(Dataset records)
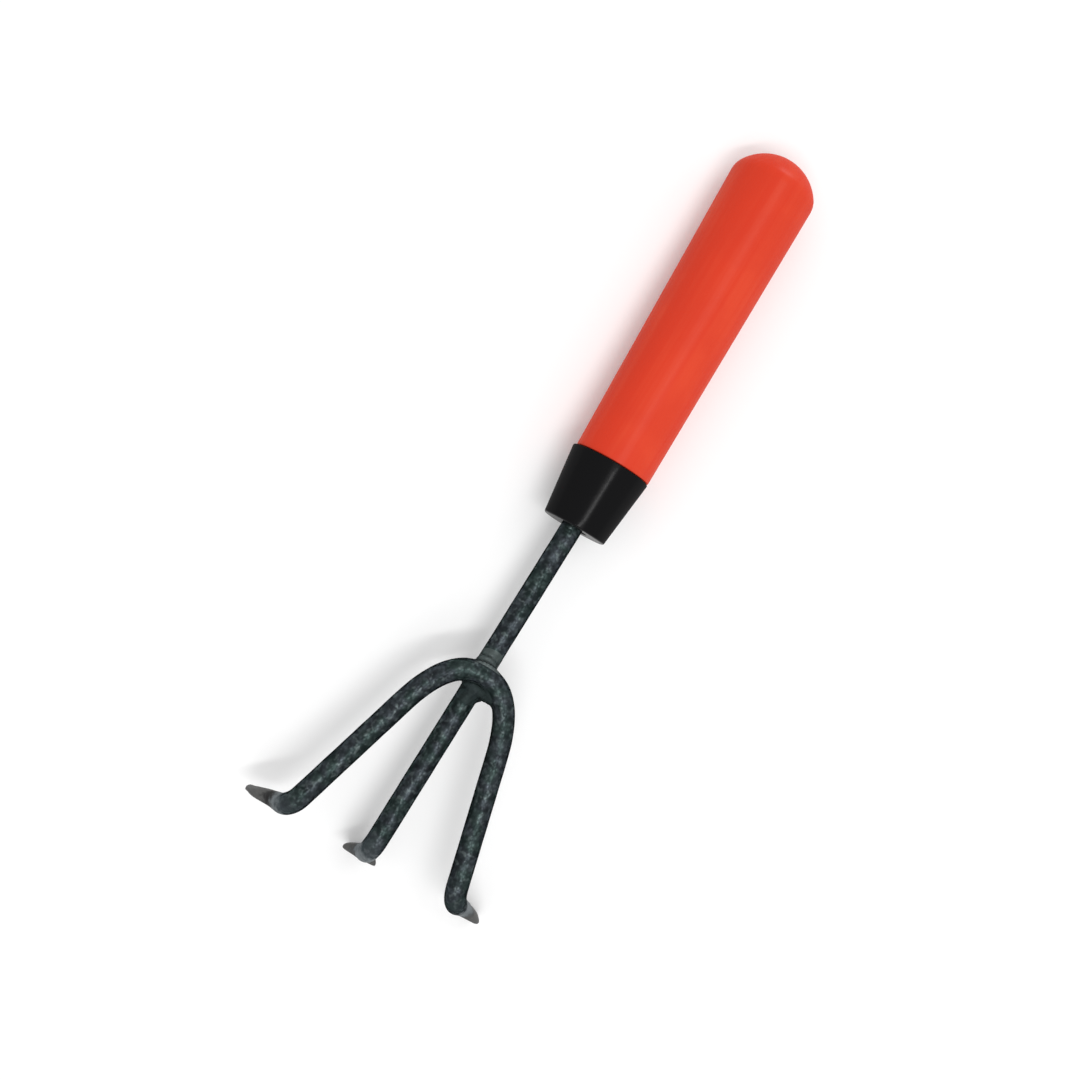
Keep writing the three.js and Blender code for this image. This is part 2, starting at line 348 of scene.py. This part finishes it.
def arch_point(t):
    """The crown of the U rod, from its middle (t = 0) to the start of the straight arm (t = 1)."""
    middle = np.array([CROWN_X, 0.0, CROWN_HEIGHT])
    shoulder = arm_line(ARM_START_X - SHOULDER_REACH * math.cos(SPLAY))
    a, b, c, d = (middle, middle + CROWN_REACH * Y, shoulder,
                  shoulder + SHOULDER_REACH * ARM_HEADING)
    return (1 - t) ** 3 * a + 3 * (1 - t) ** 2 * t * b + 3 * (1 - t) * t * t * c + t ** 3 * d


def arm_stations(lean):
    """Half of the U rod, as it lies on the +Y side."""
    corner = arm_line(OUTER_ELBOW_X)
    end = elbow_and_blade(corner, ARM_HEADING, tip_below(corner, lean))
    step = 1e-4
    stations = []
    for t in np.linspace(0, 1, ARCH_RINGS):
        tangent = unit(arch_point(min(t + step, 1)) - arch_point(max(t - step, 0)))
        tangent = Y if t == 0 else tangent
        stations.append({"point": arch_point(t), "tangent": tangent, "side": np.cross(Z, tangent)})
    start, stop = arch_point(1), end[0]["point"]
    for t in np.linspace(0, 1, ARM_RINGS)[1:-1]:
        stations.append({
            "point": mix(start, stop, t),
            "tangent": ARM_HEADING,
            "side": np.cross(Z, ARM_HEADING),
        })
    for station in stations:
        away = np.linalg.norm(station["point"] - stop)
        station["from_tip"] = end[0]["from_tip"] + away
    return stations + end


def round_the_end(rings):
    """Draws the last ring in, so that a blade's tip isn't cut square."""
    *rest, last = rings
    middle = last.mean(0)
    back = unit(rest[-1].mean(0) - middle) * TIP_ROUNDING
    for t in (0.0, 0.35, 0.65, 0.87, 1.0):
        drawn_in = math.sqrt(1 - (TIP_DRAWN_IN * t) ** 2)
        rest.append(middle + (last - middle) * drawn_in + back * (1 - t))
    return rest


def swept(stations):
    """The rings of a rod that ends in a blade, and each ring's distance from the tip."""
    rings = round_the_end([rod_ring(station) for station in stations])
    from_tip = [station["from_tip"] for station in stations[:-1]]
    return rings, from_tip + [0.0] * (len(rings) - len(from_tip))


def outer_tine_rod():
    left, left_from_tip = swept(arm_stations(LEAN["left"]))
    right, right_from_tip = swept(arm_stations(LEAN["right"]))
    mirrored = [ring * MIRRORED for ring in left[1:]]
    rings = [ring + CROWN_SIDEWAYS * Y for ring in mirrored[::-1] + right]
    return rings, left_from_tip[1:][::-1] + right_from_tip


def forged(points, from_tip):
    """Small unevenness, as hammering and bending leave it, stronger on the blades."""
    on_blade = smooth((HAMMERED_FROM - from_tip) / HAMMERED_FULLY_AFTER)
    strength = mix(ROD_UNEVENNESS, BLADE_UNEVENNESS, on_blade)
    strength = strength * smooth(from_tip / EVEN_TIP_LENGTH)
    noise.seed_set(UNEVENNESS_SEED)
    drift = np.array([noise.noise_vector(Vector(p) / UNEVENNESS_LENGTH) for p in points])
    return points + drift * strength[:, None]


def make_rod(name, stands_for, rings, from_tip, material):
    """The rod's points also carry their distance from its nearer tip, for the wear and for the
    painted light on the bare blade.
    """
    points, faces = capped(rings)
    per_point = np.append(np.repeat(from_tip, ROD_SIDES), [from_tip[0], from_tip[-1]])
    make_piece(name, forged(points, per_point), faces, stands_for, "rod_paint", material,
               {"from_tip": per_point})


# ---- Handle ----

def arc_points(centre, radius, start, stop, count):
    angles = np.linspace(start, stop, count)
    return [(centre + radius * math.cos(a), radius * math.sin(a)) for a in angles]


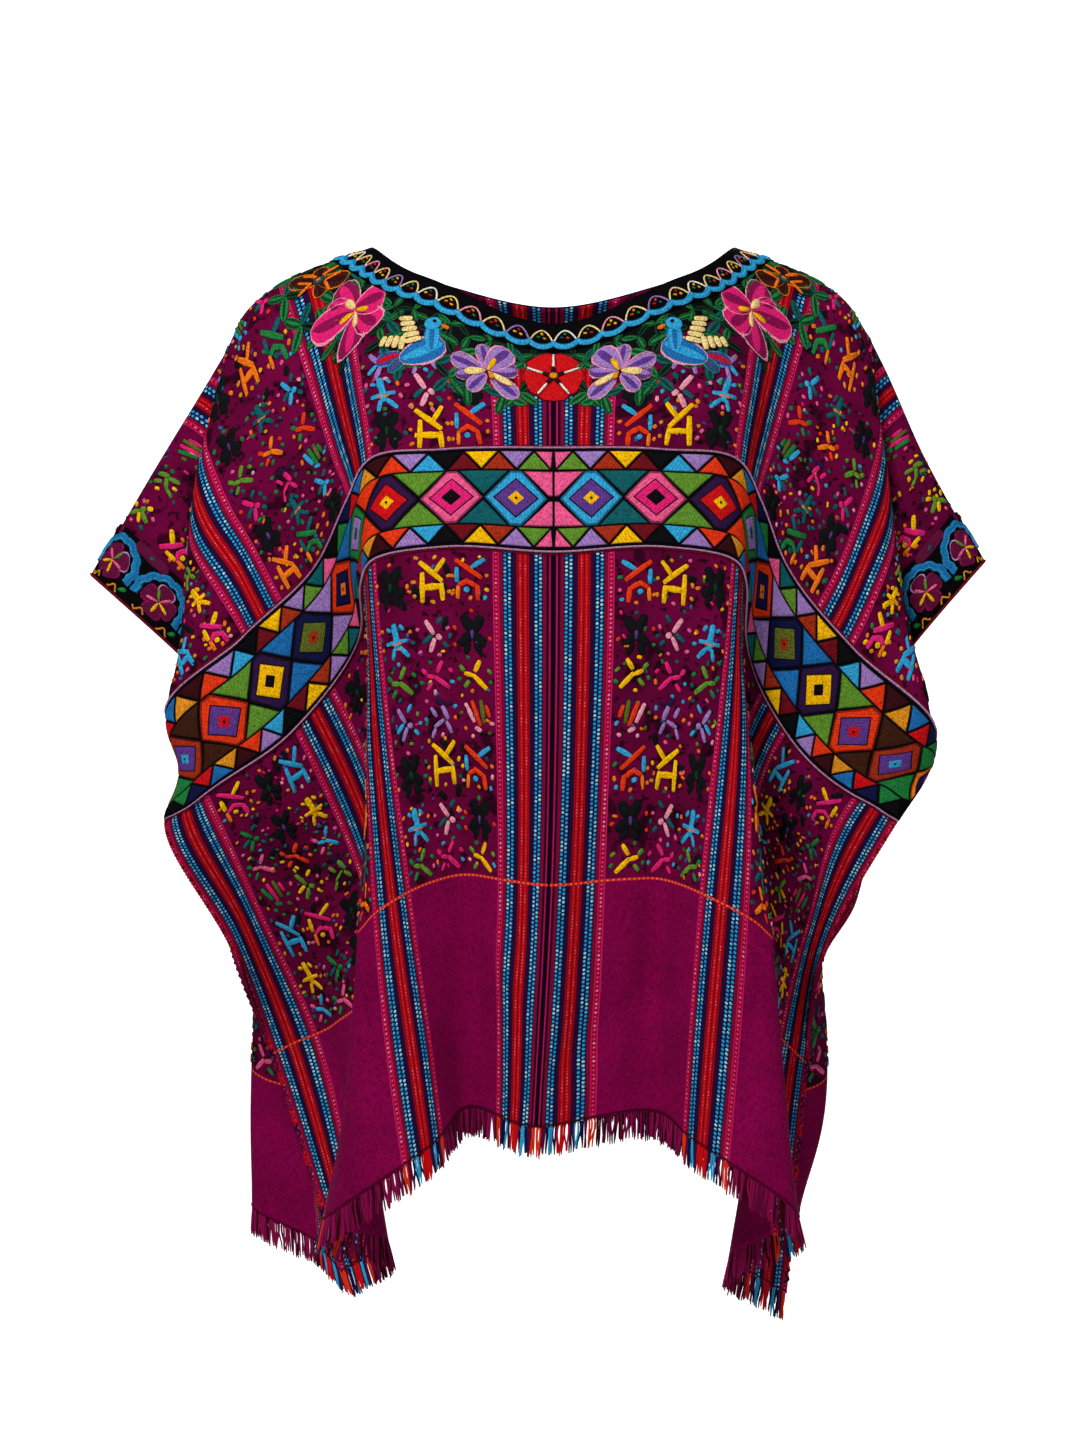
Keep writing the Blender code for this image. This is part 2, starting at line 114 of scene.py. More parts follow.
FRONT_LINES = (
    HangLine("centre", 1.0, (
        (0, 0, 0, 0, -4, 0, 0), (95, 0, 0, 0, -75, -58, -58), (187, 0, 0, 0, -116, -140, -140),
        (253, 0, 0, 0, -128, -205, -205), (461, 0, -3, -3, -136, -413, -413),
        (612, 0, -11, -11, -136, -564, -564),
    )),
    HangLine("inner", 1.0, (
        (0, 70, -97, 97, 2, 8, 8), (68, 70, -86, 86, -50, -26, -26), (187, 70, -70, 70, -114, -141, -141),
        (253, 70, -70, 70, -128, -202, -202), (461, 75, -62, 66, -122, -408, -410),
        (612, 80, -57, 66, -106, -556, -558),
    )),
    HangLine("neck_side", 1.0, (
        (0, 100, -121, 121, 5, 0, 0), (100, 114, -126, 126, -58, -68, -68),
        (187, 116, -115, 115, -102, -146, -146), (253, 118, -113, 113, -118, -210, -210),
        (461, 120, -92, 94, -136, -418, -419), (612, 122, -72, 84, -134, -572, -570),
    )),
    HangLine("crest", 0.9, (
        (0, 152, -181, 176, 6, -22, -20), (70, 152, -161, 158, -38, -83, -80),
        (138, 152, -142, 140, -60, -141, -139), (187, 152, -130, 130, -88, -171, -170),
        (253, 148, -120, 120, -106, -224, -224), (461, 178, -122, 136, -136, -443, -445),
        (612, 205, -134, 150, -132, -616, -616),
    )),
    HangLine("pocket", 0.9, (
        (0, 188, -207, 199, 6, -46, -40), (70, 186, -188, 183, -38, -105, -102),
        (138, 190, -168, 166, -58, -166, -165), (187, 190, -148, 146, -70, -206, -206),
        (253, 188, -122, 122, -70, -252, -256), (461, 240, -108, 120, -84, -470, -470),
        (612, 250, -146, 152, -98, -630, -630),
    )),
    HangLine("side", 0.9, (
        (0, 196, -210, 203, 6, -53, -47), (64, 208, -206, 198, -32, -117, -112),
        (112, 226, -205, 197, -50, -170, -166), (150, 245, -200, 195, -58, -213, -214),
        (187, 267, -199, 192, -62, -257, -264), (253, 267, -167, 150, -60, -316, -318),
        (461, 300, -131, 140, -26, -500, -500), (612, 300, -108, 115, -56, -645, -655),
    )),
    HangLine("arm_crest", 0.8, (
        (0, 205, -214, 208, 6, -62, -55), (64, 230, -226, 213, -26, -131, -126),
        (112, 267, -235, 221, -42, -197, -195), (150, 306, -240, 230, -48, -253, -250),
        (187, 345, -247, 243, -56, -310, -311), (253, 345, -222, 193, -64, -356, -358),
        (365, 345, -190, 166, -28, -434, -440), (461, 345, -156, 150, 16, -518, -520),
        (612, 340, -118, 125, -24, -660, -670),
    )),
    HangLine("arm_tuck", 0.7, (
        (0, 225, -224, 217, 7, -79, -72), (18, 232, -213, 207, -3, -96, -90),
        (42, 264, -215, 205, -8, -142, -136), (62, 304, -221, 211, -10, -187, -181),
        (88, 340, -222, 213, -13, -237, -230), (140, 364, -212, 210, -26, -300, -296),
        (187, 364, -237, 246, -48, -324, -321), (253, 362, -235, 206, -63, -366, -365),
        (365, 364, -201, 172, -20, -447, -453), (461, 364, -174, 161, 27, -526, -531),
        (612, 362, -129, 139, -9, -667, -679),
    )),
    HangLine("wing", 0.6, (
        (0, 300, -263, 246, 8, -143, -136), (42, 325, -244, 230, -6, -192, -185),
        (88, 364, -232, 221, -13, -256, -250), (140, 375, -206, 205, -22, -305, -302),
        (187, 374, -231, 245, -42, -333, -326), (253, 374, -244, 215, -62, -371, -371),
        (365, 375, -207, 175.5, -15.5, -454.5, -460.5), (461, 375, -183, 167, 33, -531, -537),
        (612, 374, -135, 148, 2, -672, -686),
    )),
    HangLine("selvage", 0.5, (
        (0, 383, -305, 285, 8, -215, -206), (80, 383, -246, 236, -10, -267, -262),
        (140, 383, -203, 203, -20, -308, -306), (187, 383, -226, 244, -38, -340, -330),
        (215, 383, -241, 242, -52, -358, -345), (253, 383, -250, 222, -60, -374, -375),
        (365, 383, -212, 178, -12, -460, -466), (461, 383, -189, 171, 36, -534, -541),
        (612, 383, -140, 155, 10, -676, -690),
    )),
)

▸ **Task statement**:
Using the material above, quote the first line and each line after it, stopping at and including the line that holds "return (1 - t)".

▸ **Answer to the task**:
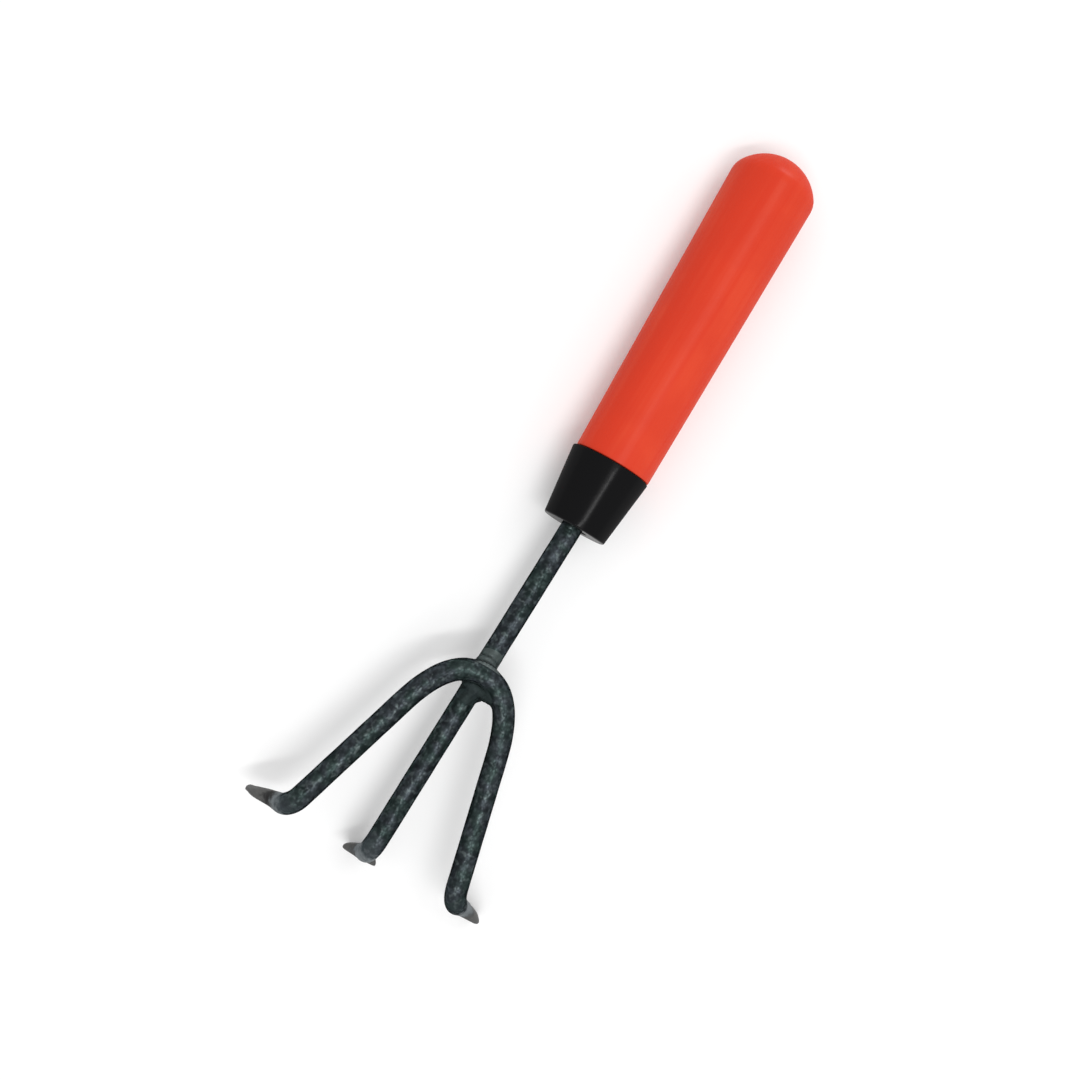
Keep writing the three.js and Blender code for this image. This is part 2, starting at line 348 of scene.py. This part finishes it.
def arch_point(t):
    """The crown of the U rod, from its middle (t = 0) to the start of the straight arm (t = 1)."""
    middle = np.array([CROWN_X, 0.0, CROWN_HEIGHT])
    shoulder = arm_line(ARM_START_X - SHOULDER_REACH * math.cos(SPLAY))
    a, b, c, d = (middle, middle + CROWN_REACH * Y, shoulder,
                  shoulder + SHOULDER_REACH * ARM_HEADING)
    return (1 - t) ** 3 * a + 3 * (1 - t) ** 2 * t * b + 3 * (1 - t) * t * t * c + t ** 3 * d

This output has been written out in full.